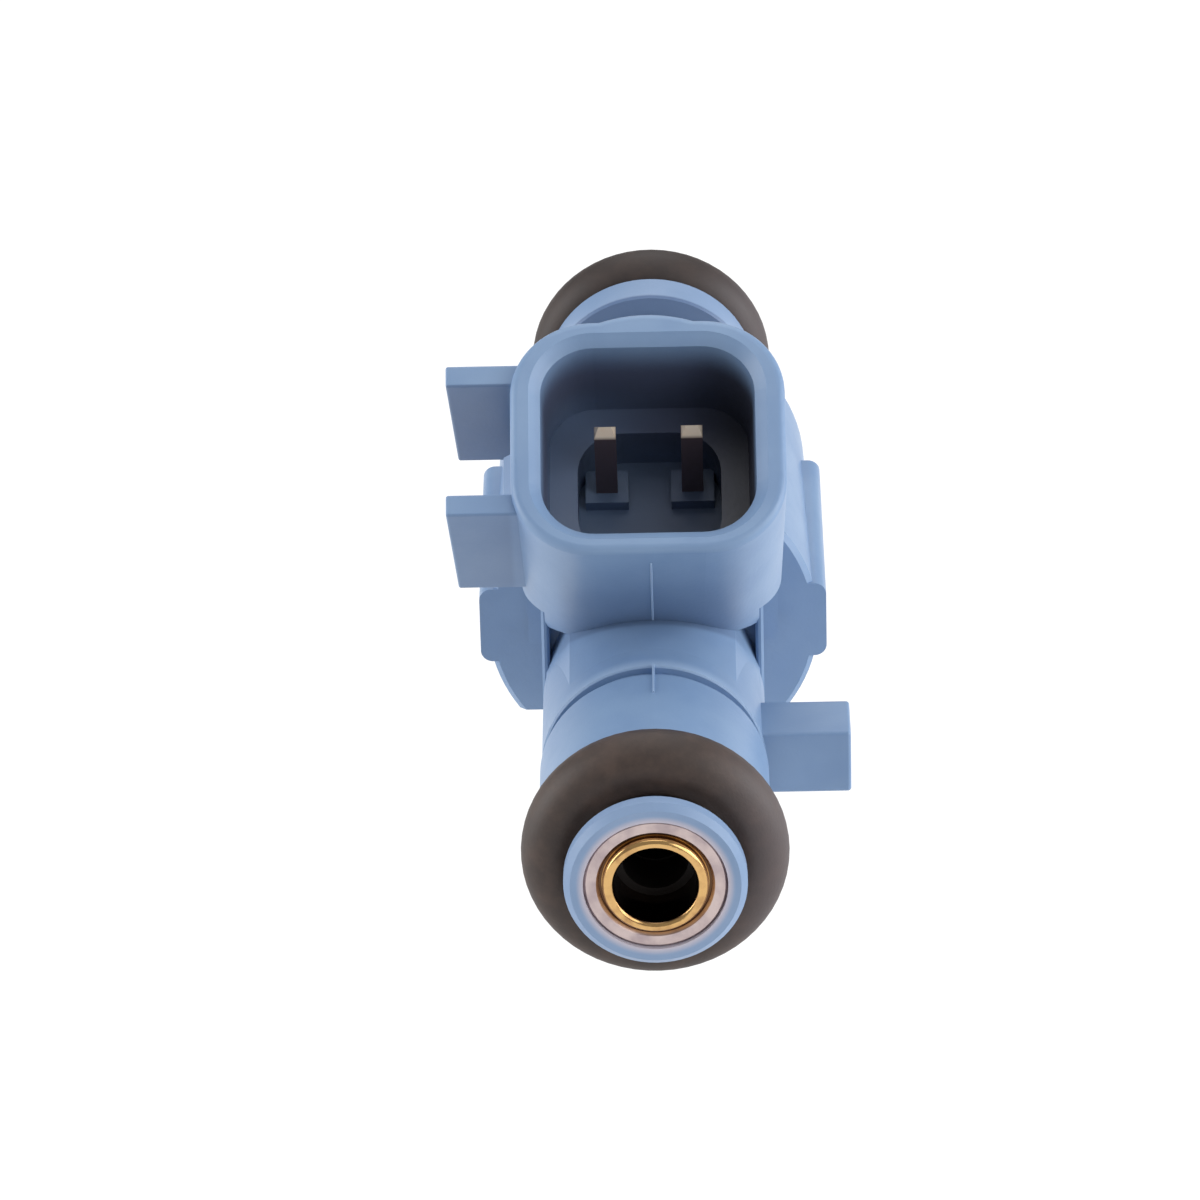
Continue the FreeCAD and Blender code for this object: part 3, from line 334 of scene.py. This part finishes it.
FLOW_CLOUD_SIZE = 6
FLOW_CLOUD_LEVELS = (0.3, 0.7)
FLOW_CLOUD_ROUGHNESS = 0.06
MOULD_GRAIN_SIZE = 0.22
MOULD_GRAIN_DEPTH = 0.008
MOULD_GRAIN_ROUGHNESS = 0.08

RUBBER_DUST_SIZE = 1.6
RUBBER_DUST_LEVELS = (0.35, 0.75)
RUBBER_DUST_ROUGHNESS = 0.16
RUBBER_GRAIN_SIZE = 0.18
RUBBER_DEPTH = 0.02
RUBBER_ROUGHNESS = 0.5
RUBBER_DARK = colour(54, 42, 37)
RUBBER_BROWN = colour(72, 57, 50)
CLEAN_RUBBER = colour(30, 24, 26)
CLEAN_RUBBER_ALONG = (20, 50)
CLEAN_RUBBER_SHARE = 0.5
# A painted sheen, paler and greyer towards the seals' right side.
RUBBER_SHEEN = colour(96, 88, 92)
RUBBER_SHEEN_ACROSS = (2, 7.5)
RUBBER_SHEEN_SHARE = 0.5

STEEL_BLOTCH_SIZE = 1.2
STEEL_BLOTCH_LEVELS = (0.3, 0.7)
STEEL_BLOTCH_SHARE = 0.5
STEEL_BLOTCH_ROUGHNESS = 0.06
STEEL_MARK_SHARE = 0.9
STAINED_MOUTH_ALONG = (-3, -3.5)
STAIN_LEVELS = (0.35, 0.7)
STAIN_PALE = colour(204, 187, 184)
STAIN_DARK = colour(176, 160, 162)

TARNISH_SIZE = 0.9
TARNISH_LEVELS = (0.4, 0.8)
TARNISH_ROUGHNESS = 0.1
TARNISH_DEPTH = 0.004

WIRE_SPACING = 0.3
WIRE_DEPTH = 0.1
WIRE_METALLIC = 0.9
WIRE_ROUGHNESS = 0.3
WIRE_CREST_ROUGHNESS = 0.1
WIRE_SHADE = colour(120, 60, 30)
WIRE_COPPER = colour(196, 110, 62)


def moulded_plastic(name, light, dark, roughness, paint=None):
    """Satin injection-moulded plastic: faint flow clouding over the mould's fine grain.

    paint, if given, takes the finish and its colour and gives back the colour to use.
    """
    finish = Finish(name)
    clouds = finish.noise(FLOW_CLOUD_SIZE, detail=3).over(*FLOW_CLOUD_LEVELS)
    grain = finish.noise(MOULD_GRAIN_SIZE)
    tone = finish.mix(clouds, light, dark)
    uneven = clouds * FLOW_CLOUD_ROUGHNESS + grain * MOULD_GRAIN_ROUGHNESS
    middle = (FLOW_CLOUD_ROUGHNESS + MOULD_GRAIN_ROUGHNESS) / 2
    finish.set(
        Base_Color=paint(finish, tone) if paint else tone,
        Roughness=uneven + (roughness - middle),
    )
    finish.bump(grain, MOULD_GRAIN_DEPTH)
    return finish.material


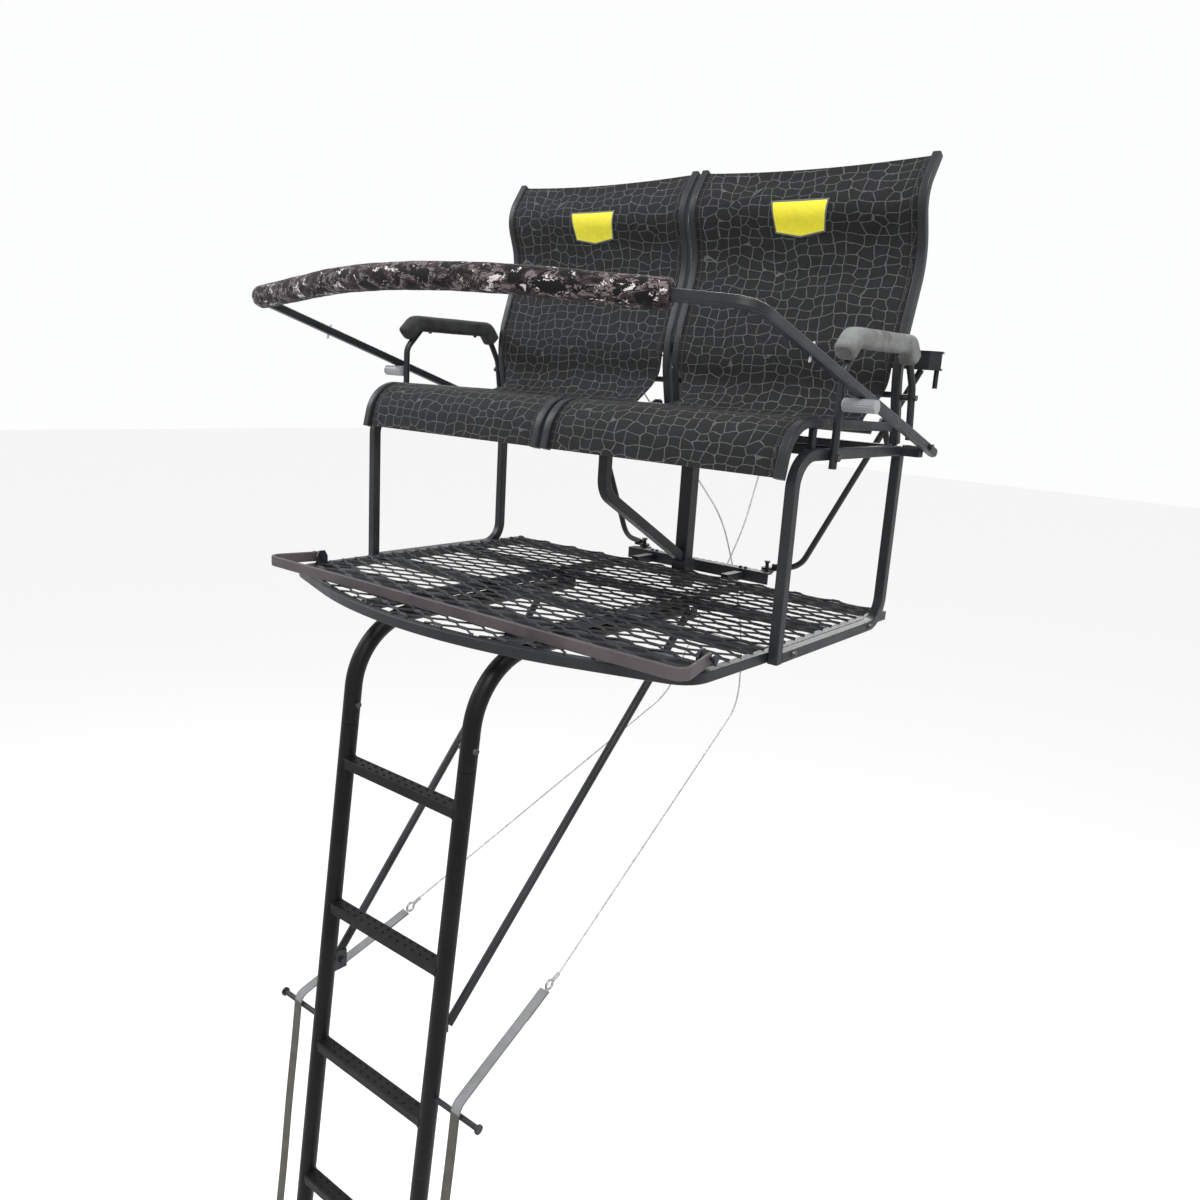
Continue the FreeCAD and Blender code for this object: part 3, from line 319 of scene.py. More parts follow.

### EXERCISE DIRECTIONS
What is needed is an exact copy of the lines from the start of the listing through the line where "mould's fine grain." sits, please, both end lines included and nothing more.

### ANSWER FOR THE TASK
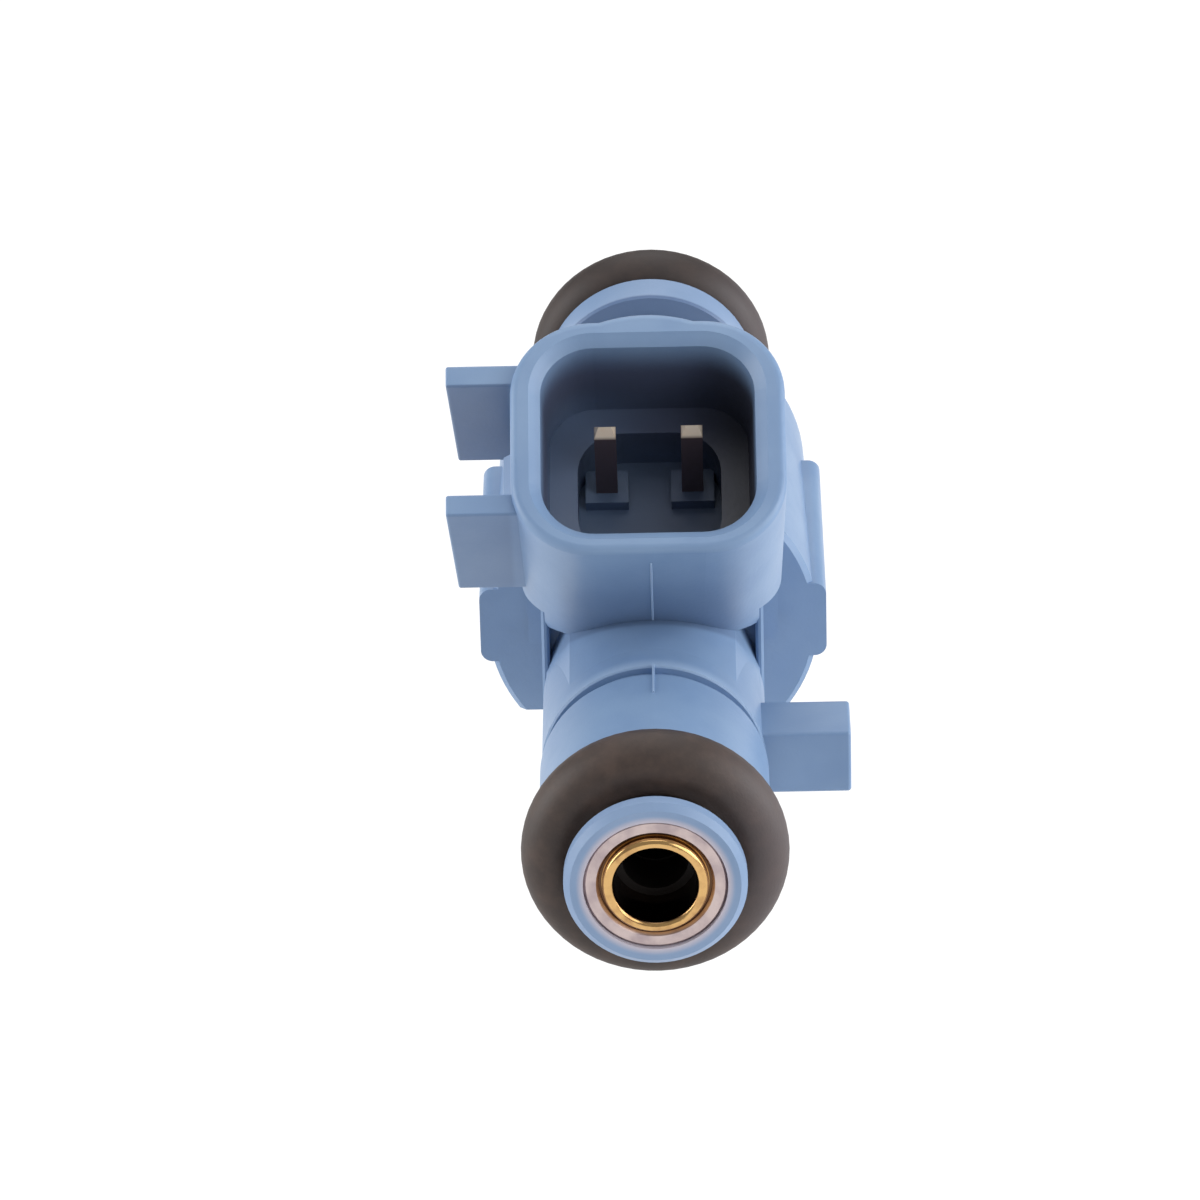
Continue the FreeCAD and Blender code for this object: part 3, from line 334 of scene.py. This part finishes it.
FLOW_CLOUD_SIZE = 6
FLOW_CLOUD_LEVELS = (0.3, 0.7)
FLOW_CLOUD_ROUGHNESS = 0.06
MOULD_GRAIN_SIZE = 0.22
MOULD_GRAIN_DEPTH = 0.008
MOULD_GRAIN_ROUGHNESS = 0.08

RUBBER_DUST_SIZE = 1.6
RUBBER_DUST_LEVELS = (0.35, 0.75)
RUBBER_DUST_ROUGHNESS = 0.16
RUBBER_GRAIN_SIZE = 0.18
RUBBER_DEPTH = 0.02
RUBBER_ROUGHNESS = 0.5
RUBBER_DARK = colour(54, 42, 37)
RUBBER_BROWN = colour(72, 57, 50)
CLEAN_RUBBER = colour(30, 24, 26)
CLEAN_RUBBER_ALONG = (20, 50)
CLEAN_RUBBER_SHARE = 0.5
# A painted sheen, paler and greyer towards the seals' right side.
RUBBER_SHEEN = colour(96, 88, 92)
RUBBER_SHEEN_ACROSS = (2, 7.5)
RUBBER_SHEEN_SHARE = 0.5

STEEL_BLOTCH_SIZE = 1.2
STEEL_BLOTCH_LEVELS = (0.3, 0.7)
STEEL_BLOTCH_SHARE = 0.5
STEEL_BLOTCH_ROUGHNESS = 0.06
STEEL_MARK_SHARE = 0.9
STAINED_MOUTH_ALONG = (-3, -3.5)
STAIN_LEVELS = (0.35, 0.7)
STAIN_PALE = colour(204, 187, 184)
STAIN_DARK = colour(176, 160, 162)

TARNISH_SIZE = 0.9
TARNISH_LEVELS = (0.4, 0.8)
TARNISH_ROUGHNESS = 0.1
TARNISH_DEPTH = 0.004

WIRE_SPACING = 0.3
WIRE_DEPTH = 0.1
WIRE_METALLIC = 0.9
WIRE_ROUGHNESS = 0.3
WIRE_CREST_ROUGHNESS = 0.1
WIRE_SHADE = colour(120, 60, 30)
WIRE_COPPER = colour(196, 110, 62)


def moulded_plastic(name, light, dark, roughness, paint=None):
    """Satin injection-moulded plastic: faint flow clouding over the mould's fine grain.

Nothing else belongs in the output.